Usually a close friend will also be a good friend, but the reverse isn't always necessarily true. And there are certainly levels in between.

A level above would be a BF/GF. This is a good and close friend with whom you are in some form of relationship, likely commited to each other in some way, or going 'steady'.

I realize it is sounding either sterile, or lame, but it is hard to describe.

Is there any difference, necessarily, from a Close and Good friend to a BF/GF, in terms of feelings? Likely yes, but not to as great an extent as other levels before. BF/GF is more of a denotation of a commitment to someone.

To be Lovers is an expression of the closeness or good-ness of a friendship. To share and to demark a good, close, or loving friends. BF/GF or no. Lovemaking is an expression of care, deep friendship, of closeness, and love.

Soul-mates could be another way to describe the closeness of some relationships, a quasi-BF/GF realm.

If you commit, forever onward, to one soul as a mate... then that is what they are, a mate. Consider it in the old sense of marriage, I guess. Not that a mating is all that marriage is/was(n't).

A final bit to this 'philosophy':

From 'people I know' to aquaintance there isn't much of a jump, but from aq to friend, there is quite the jump... it'd be pretty linear to good/close friends, and not necessarily much of a rise up to g/bf/mate....

Of course, I've also gotten more cynical over the years... :P

And its not that I've always had these kinds of opinions and this philosophy--it has changed quite dramatically over the past few years...


Oh... where do cyber-friends fit into this?
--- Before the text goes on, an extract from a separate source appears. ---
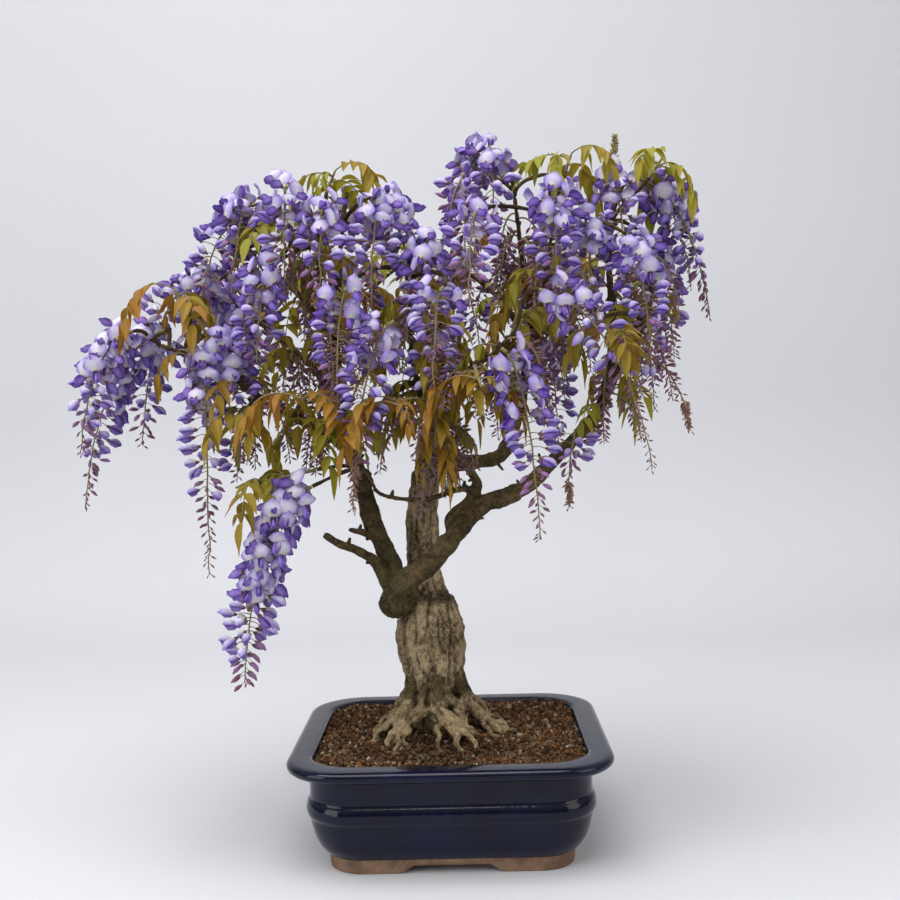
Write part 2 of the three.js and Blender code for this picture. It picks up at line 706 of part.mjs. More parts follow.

Cyberfriends are, for the most part, considered aquaintances, with regards to RL. Should they become real good cyberfriends, they may be considered friends in the real sense... though a real meeting, lots of emails and some phone calls would likely be required for that...


More?

Friendship is very much based on TRUST. While there may be many things that separate aquaintances and friends, and perhaps even friends and good friends, TRUST is one of the biggest ones. If you cannot TRUST your friend, then they are not a friend. Period. If you cannot believe what they say, if you cannot put faith in them or their actions, if you are second guessing their intentions... then there is no TRUST and they cannot be friends. It is true, TRUST is hard to gain, and all to easy to destroy. Many things on the philosophy page are good builders or instant wreckers of TRUST. Be aware, think, and care.

It may take so little to start eroding TRUST. Once something comes to the fore that begins doubt, then everything else, no matter how strong, can get called into question. Doubt can begin to grow. If even one event, one statement, one item can be untruthful, how can one be sure that all else is not also untrue? If someone can lie on one front, can they not lie on other, or all, fronts? Quickly, everything is thrown into a light of question; TRUST is not a given, and the future of the friendship is decidedly on an unsteady course.

It doesn't have to be a lie, per say. It can be many a thing that calls into question what the other actually feels for you, actually thinks of you, actually wants from you. Whether they even think of you. Like dominos, it can topple many a thing built up over time.

Is it an item of no return, of certain wreckage? No. But it can and will take time to repair the TRUST, and, just as important, the FAITH.